In this era of 24 hour-a-day news coverage, all the media is so hungry for ratings that
each wants to be the first to break the story--and if they have no story to break, they
will dissect the current story to death. And if there is nobody left to interview--if
they've already interviewed the parents, the friends, the classmates, the teachers, the
neighbors, the paper boy, the child's dentist, and the grocer who used to see the family
occasionally--if they've already interviewed every child psychologist and abduction
specialist in the country--if they've already assembled all the talking head to speculate
about what might have happened to her, then they'll rerun the tapes again. And
again. And again.
I can only imagine what it must look like in her neighborhood. Thank God the police
have given them some protection and blocked off the street. You can imagine that somewhere
there is a helicopter, or two, or six circling, hoping to catch a glimpse of an aunt or a
cousin entering the house, which then gives them a new angle--what the relationship is
between Elizabeth and that person, and perhaps rerun old interviews of that person
pleading for Elizabeth's return.
Too much! Too much! Give me back the war. Let Elizabeth enjoy her first day at home in
I am thinking back to the huge mistake I made when Ned returned from Brasil. He had
spent a year living in Rio de Janeiro and we were so excited to see him again, we had all
of his friends waiting to meet him. He couldn't handle it. He had to debrief, to adjust to
living in this country again. He had a wonderful year, was happy to be home, but still he
couldn't handle a few friends showing up.
When I think of that, I try to imagine what this circus must be doing to Elizabeth. She
has not had a wonderful 9 months and she's not dealing with a few friends, but the entire
world demanding to know every detail of her captivity.

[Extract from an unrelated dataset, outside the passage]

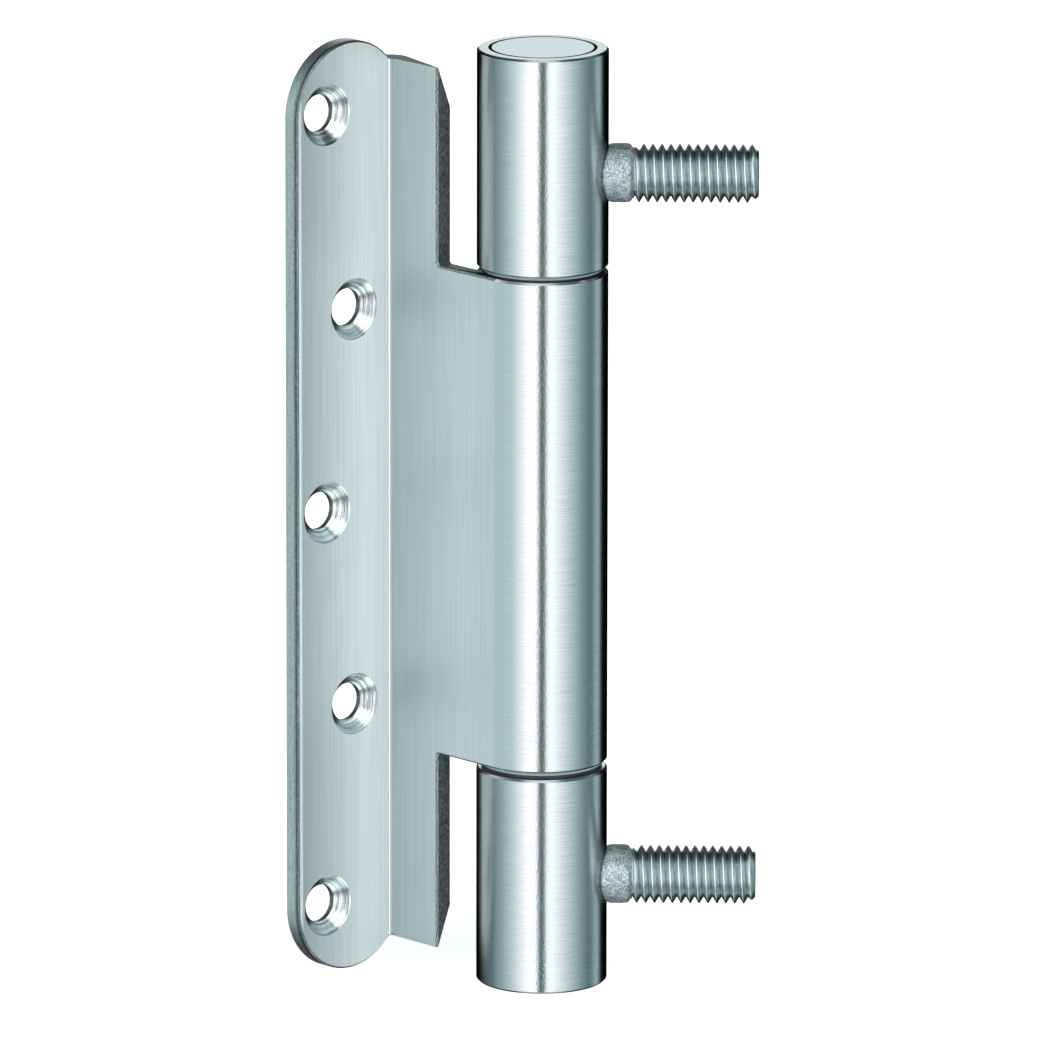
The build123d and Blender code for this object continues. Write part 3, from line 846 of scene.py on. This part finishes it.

Tell us! Tell us! The world MUST know! Leave nothing out! Strip yourself bare yet again
for the world to see!
I think I was most disappointed in Katie Couric this morning, a reporter whom I admire
and whom I watch each morning. They had run out of the direct information to dissect and
so she was interviewing the family of kidnapper Brian David Mitchell. His ex-wife and his
three children. There were the probing questions, mainly "did he physically abuse
you?" Over and over again, in various forms. What was the abuse like? How long did it
go on? Not one of those four people could make eye contact with the camera, none of them
gave information willingly. I felt so sorry for them and, as "gentle" as the
questioning was, I was so disappointed in Katie Couric, a woman who has certainly seen her
own share of personal tragedy.
Then there was Matt interviewing Patty Hearst--a natural interview, of course. I
admired Hearst for stressing again and again the necessity of letting Elizabeth recover in
her own time outside the eye of the media.
But as I type this, Katie has just said that next up on the show will be discussing
"the emotional and psychological recovery of Elizabeth Smart." Another major
I know it's a news story. But I disagree strongly that the public has the right to know
everything. Leave the poor girl alone. Hasn't she been through enough??